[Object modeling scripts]
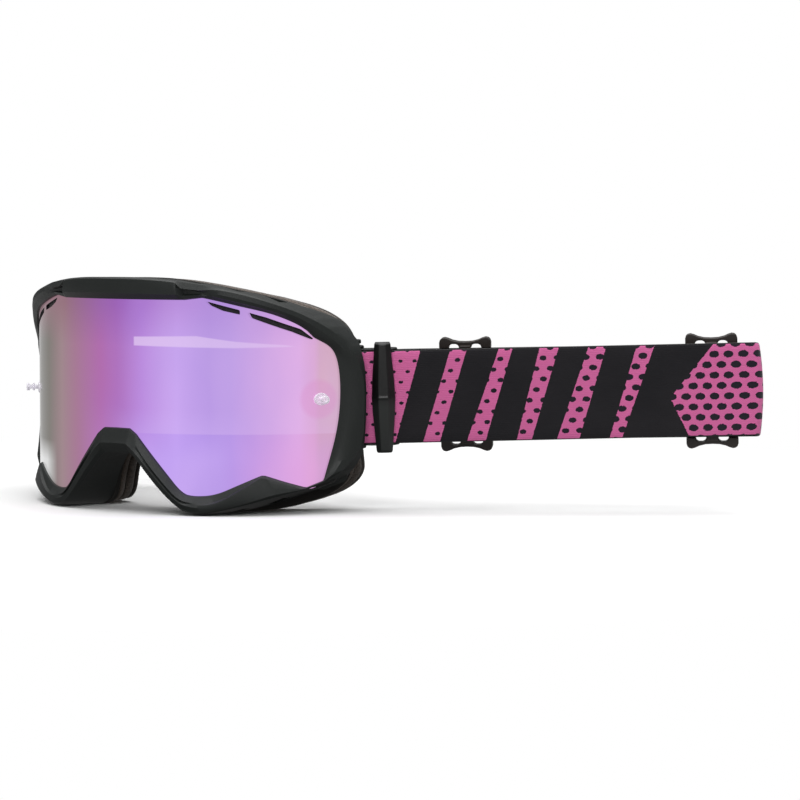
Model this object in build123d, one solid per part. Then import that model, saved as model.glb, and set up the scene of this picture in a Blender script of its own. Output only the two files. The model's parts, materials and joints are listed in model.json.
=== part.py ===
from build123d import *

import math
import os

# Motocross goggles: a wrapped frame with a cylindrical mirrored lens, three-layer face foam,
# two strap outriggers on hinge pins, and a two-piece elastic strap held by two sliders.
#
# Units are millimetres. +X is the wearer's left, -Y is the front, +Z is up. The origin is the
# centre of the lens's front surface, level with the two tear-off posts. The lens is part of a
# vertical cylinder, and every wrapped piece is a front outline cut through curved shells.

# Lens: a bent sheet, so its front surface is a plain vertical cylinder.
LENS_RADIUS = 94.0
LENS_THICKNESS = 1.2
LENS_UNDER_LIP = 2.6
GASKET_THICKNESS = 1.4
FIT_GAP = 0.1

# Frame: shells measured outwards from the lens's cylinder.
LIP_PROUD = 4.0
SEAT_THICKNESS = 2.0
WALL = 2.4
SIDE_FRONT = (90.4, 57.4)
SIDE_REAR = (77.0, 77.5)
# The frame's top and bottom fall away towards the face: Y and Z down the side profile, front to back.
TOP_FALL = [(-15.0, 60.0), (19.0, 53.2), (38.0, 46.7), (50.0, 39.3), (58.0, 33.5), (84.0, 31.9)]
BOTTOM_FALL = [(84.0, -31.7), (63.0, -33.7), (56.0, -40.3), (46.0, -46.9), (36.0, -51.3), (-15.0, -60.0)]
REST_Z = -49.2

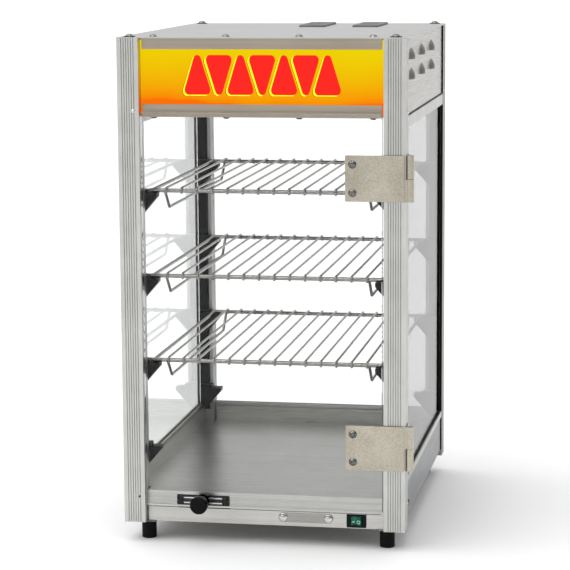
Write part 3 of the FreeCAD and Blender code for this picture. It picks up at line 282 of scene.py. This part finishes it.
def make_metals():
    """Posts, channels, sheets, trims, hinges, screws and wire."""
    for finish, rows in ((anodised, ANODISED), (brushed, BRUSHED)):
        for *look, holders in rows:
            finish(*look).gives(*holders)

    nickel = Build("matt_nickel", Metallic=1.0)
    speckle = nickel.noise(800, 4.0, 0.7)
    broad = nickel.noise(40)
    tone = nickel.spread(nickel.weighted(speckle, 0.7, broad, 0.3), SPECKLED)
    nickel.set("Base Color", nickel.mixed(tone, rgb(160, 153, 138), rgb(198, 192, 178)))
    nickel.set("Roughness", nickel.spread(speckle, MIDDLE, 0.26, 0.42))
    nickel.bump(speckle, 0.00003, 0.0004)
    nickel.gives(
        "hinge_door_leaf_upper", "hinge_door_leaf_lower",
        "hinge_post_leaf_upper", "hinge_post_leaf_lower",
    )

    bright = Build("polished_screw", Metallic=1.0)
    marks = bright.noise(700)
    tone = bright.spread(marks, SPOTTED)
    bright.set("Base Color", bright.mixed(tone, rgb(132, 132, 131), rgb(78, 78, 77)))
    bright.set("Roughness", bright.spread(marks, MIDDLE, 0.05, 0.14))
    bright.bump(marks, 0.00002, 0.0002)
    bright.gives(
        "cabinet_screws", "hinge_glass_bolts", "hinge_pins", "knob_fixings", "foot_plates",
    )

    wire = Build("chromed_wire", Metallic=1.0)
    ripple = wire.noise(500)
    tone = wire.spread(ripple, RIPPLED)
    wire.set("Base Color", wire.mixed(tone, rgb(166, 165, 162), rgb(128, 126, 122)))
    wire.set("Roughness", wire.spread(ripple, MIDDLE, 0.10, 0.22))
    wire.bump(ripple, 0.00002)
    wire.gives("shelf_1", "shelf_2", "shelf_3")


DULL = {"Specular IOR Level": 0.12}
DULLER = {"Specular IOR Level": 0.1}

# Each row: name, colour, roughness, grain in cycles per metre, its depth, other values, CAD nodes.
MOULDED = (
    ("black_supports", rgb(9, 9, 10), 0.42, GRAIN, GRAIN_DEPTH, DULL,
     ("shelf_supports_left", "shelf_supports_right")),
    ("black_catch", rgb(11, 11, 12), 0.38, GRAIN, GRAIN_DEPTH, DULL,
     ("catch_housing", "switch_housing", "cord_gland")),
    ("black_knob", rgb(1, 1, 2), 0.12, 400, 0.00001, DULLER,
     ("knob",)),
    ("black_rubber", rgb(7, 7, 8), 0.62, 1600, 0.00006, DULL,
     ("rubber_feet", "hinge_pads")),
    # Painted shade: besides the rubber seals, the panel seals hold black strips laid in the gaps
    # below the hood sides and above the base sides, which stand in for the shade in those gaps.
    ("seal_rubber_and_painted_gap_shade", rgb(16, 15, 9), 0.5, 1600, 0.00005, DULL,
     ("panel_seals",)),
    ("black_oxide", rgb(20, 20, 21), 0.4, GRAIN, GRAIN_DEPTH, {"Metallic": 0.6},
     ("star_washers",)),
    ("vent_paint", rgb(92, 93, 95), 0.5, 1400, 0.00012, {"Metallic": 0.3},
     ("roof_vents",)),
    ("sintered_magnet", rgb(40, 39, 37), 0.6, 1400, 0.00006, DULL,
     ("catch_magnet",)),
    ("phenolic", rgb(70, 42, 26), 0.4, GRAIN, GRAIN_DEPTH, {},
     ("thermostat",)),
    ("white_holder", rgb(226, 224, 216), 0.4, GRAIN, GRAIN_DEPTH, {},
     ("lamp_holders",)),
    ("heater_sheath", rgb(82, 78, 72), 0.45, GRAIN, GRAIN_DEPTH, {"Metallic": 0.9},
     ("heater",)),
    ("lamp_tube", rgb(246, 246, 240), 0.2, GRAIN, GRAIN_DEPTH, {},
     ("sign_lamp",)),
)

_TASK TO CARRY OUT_
Using the data above, output each line exactly.

_REPLY_
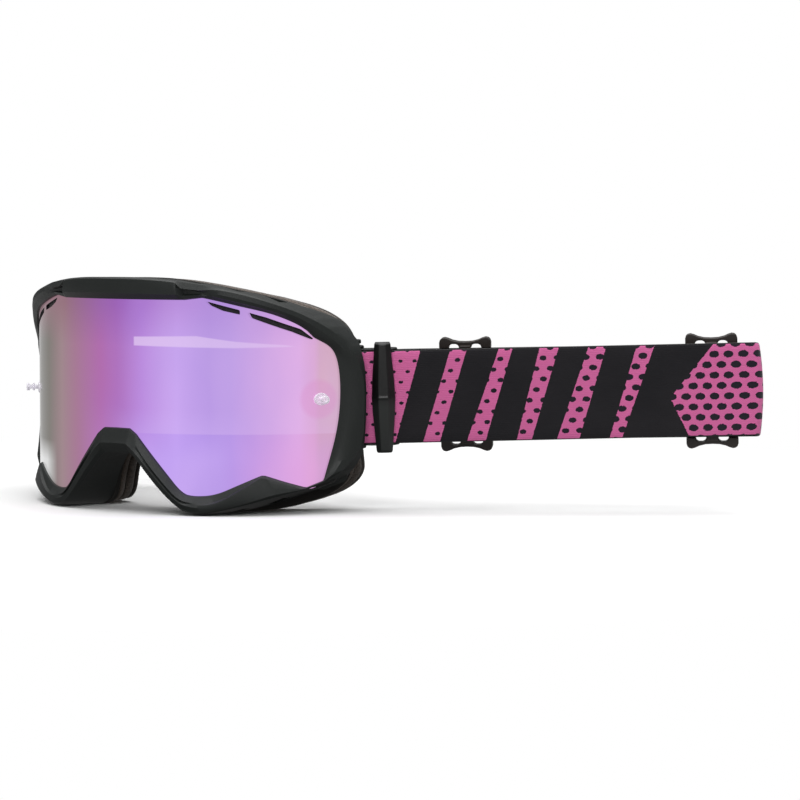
Model this object in build123d, one solid per part. Then import that model, saved as model.glb, and set up the scene of this picture in a Blender script of its own. Output only the two files. The model's parts, materials and joints are listed in model.json.
=== part.py ===
from build123d import *

import math
import os

# Motocross goggles: a wrapped frame with a cylindrical mirrored lens, three-layer face foam,
# two strap outriggers on hinge pins, and a two-piece elastic strap held by two sliders.
#
# Units are millimetres. +X is the wearer's left, -Y is the front, +Z is up. The origin is the
# centre of the lens's front surface, level with the two tear-off posts. The lens is part of a
# vertical cylinder, and every wrapped piece is a front outline cut through curved shells.

# Lens: a bent sheet, so its front surface is a plain vertical cylinder.
LENS_RADIUS = 94.0
LENS_THICKNESS = 1.2
LENS_UNDER_LIP = 2.6
GASKET_THICKNESS = 1.4
FIT_GAP = 0.1

# Frame: shells measured outwards from the lens's cylinder.
LIP_PROUD = 4.0
SEAT_THICKNESS = 2.0
WALL = 2.4
SIDE_FRONT = (90.4, 57.4)
SIDE_REAR = (77.0, 77.5)
# The frame's top and bottom fall away towards the face: Y and Z down the side profile, front to back.
TOP_FALL = [(-15.0, 60.0), (19.0, 53.2), (38.0, 46.7), (50.0, 39.3), (58.0, 33.5), (84.0, 31.9)]
BOTTOM_FALL = [(84.0, -31.7), (63.0, -33.7), (56.0, -40.3), (46.0, -46.9), (36.0, -51.3), (-15.0, -60.0)]
REST_Z = -49.2

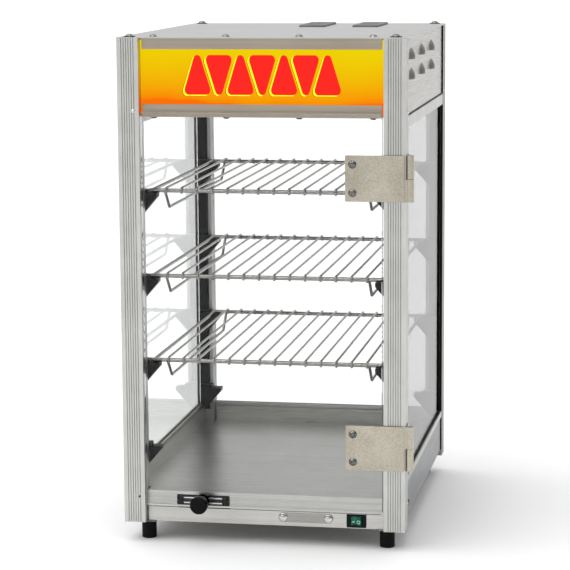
Write part 3 of the FreeCAD and Blender code for this picture. It picks up at line 282 of scene.py. This part finishes it.
def make_metals():
    """Posts, channels, sheets, trims, hinges, screws and wire."""
    for finish, rows in ((anodised, ANODISED), (brushed, BRUSHED)):
        for *look, holders in rows:
            finish(*look).gives(*holders)

    nickel = Build("matt_nickel", Metallic=1.0)
    speckle = nickel.noise(800, 4.0, 0.7)
    broad = nickel.noise(40)
    tone = nickel.spread(nickel.weighted(speckle, 0.7, broad, 0.3), SPECKLED)
    nickel.set("Base Color", nickel.mixed(tone, rgb(160, 153, 138), rgb(198, 192, 178)))
    nickel.set("Roughness", nickel.spread(speckle, MIDDLE, 0.26, 0.42))
    nickel.bump(speckle, 0.00003, 0.0004)
    nickel.gives(
        "hinge_door_leaf_upper", "hinge_door_leaf_lower",
        "hinge_post_leaf_upper", "hinge_post_leaf_lower",
    )

    bright = Build("polished_screw", Metallic=1.0)
    marks = bright.noise(700)
    tone = bright.spread(marks, SPOTTED)
    bright.set("Base Color", bright.mixed(tone, rgb(132, 132, 131), rgb(78, 78, 77)))
    bright.set("Roughness", bright.spread(marks, MIDDLE, 0.05, 0.14))
    bright.bump(marks, 0.00002, 0.0002)
    bright.gives(
        "cabinet_screws", "hinge_glass_bolts", "hinge_pins", "knob_fixings", "foot_plates",
    )

    wire = Build("chromed_wire", Metallic=1.0)
    ripple = wire.noise(500)
    tone = wire.spread(ripple, RIPPLED)
    wire.set("Base Color", wire.mixed(tone, rgb(166, 165, 162), rgb(128, 126, 122)))
    wire.set("Roughness", wire.spread(ripple, MIDDLE, 0.10, 0.22))
    wire.bump(ripple, 0.00002)
    wire.gives("shelf_1", "shelf_2", "shelf_3")


DULL = {"Specular IOR Level": 0.12}
DULLER = {"Specular IOR Level": 0.1}

# Each row: name, colour, roughness, grain in cycles per metre, its depth, other values, CAD nodes.
MOULDED = (
    ("black_supports", rgb(9, 9, 10), 0.42, GRAIN, GRAIN_DEPTH, DULL,
     ("shelf_supports_left", "shelf_supports_right")),
    ("black_catch", rgb(11, 11, 12), 0.38, GRAIN, GRAIN_DEPTH, DULL,
     ("catch_housing", "switch_housing", "cord_gland")),
    ("black_knob", rgb(1, 1, 2), 0.12, 400, 0.00001, DULLER,
     ("knob",)),
    ("black_rubber", rgb(7, 7, 8), 0.62, 1600, 0.00006, DULL,
     ("rubber_feet", "hinge_pads")),
    # Painted shade: besides the rubber seals, the panel seals hold black strips laid in the gaps
    # below the hood sides and above the base sides, which stand in for the shade in those gaps.
    ("seal_rubber_and_painted_gap_shade", rgb(16, 15, 9), 0.5, 1600, 0.00005, DULL,
     ("panel_seals",)),
    ("black_oxide", rgb(20, 20, 21), 0.4, GRAIN, GRAIN_DEPTH, {"Metallic": 0.6},
     ("star_washers",)),
    ("vent_paint", rgb(92, 93, 95), 0.5, 1400, 0.00012, {"Metallic": 0.3},
     ("roof_vents",)),
    ("sintered_magnet", rgb(40, 39, 37), 0.6, 1400, 0.00006, DULL,
     ("catch_magnet",)),
    ("phenolic", rgb(70, 42, 26), 0.4, GRAIN, GRAIN_DEPTH, {},
     ("thermostat",)),
    ("white_holder", rgb(226, 224, 216), 0.4, GRAIN, GRAIN_DEPTH, {},
     ("lamp_holders",)),
    ("heater_sheath", rgb(82, 78, 72), 0.45, GRAIN, GRAIN_DEPTH, {"Metallic": 0.9},
     ("heater",)),
    ("lamp_tube", rgb(246, 246, 240), 0.2, GRAIN, GRAIN_DEPTH, {},
     ("sign_lamp",)),
)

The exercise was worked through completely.